Ils se mettent en route aussi vite qu'ils peuvent et arrivent près du chemin. Le chapelain entend leurs pas précipités, il sécrie :
"Holà ! Je suis ici, dans le fossé. J'ai des épines partout, portez moi aide !
- Mais que faîtes vous en pareil lieu, monsieur le curé ? Tenez vous bien... Par quelle infortune êtes vous parvenu en cet endroit si misérable ? La route est loin d'ici.
- Ah ! Le péché, le péché. J'avais beau me consacrer à la lecture de mon bréviaire, les mûres m'ont tenté. Je suis monté debout sur la selle ! Aidez moi à rentrer je vous en prie. Je suis épuisé de douleur.
Il ne faut jamais penser tout haut, Messeigneurs."
Vocabulaire :
Bréviaire -> Livre contenant l'office divin que devaient réciter chaque jour les clercs qui étaient dans les ordres sacrés.
Soutane -> Robe longue descendant jusqu'aux talons et portée par les ecclésiastiques.
Presbytère -> Lieu de résidence du curé de la paroisse.
Les Personnages :
Le curé : qui céda à la tentation de la gourmandise
Les disciples : qui viennent chercher le curé dans le faussé
Ce qu'il faut comprendre :
Le curé est montré de manière comique, grotesque même. Il commet le pêché de gourmandise en voulant attraper les mûres, mais il est puni pour sa convoitise quand il va jusqu'à monter sur le dos de sa mule pour attraper les fruits qui lui font le plus envie : il pense à haute voix et se retrouve piégé dans un buisson de ronce. Il est alors obligé d'avouer son pêcher devant ses valets.
Morale :
Il ne faut pas céder à la tentation de la gourmandise mais il ne faut pas non plus penser à haute voix sinon on risque de se mettre dans l'embarras.
Ouverture :
La fable de La Fontaine intitulée "Renard et les raisins" raconte également une histoire de gourmandise, mais de façon différente. Ici Renard n'arrive pas à atteindre les raisins qui lui font tant envie. Il fait donc mine de trouver que les raisins ne sont pas assez mûrs à son goût car il est frustré de ne pas avoir pu les manger.

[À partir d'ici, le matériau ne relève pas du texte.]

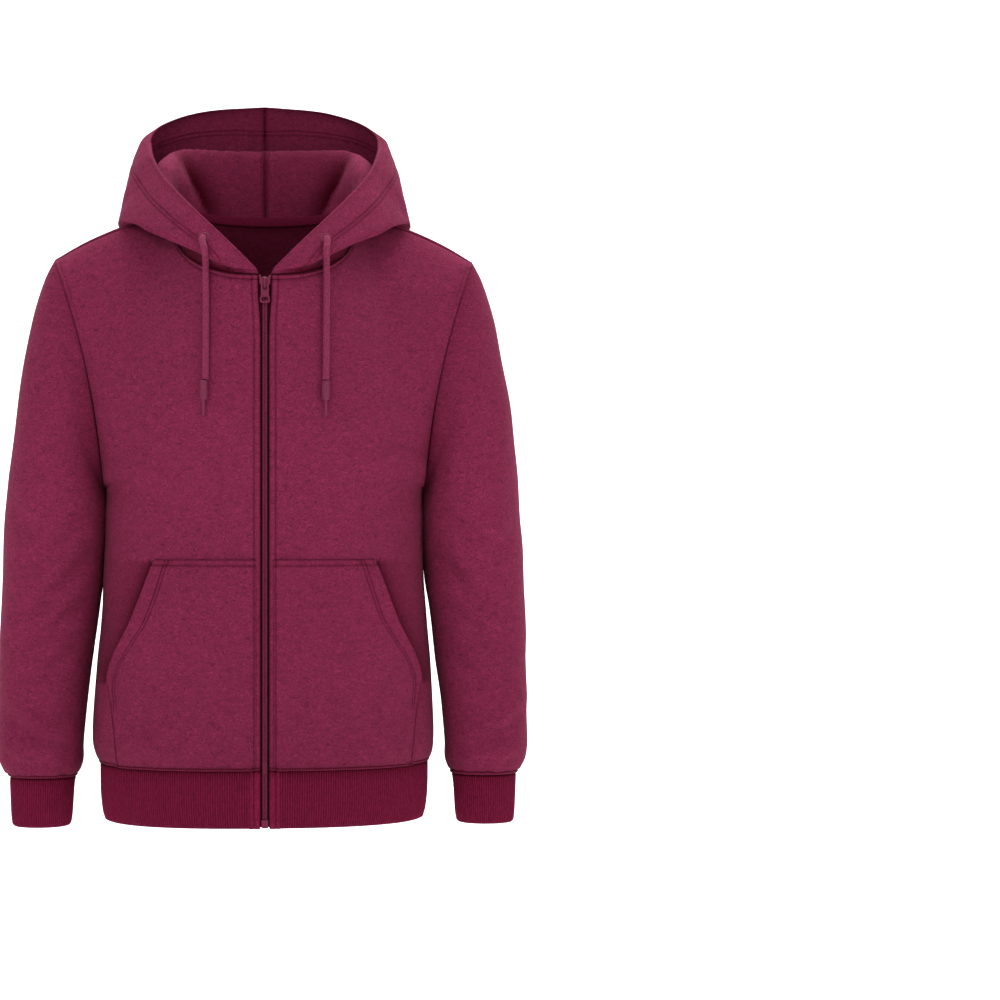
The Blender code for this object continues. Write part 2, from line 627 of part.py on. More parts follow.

Certain Renard Gascon, d'autres disent Normand, Mourant presque de faim, vit au haut d'une treille Des Raisins mûrs apparemment, Et couverts d'une peau vermeille. Le galand en eût fait volontiers un repas ; Mais comme il n'y pouvait atteindre : "Ils sont trop verts, dit-il, et bons pour des goujats." Fit-il pas mieux que de se plaindre ?
Jean de La Fontaine, « Le Renard et les raisins », Fables, Livre III, 1668.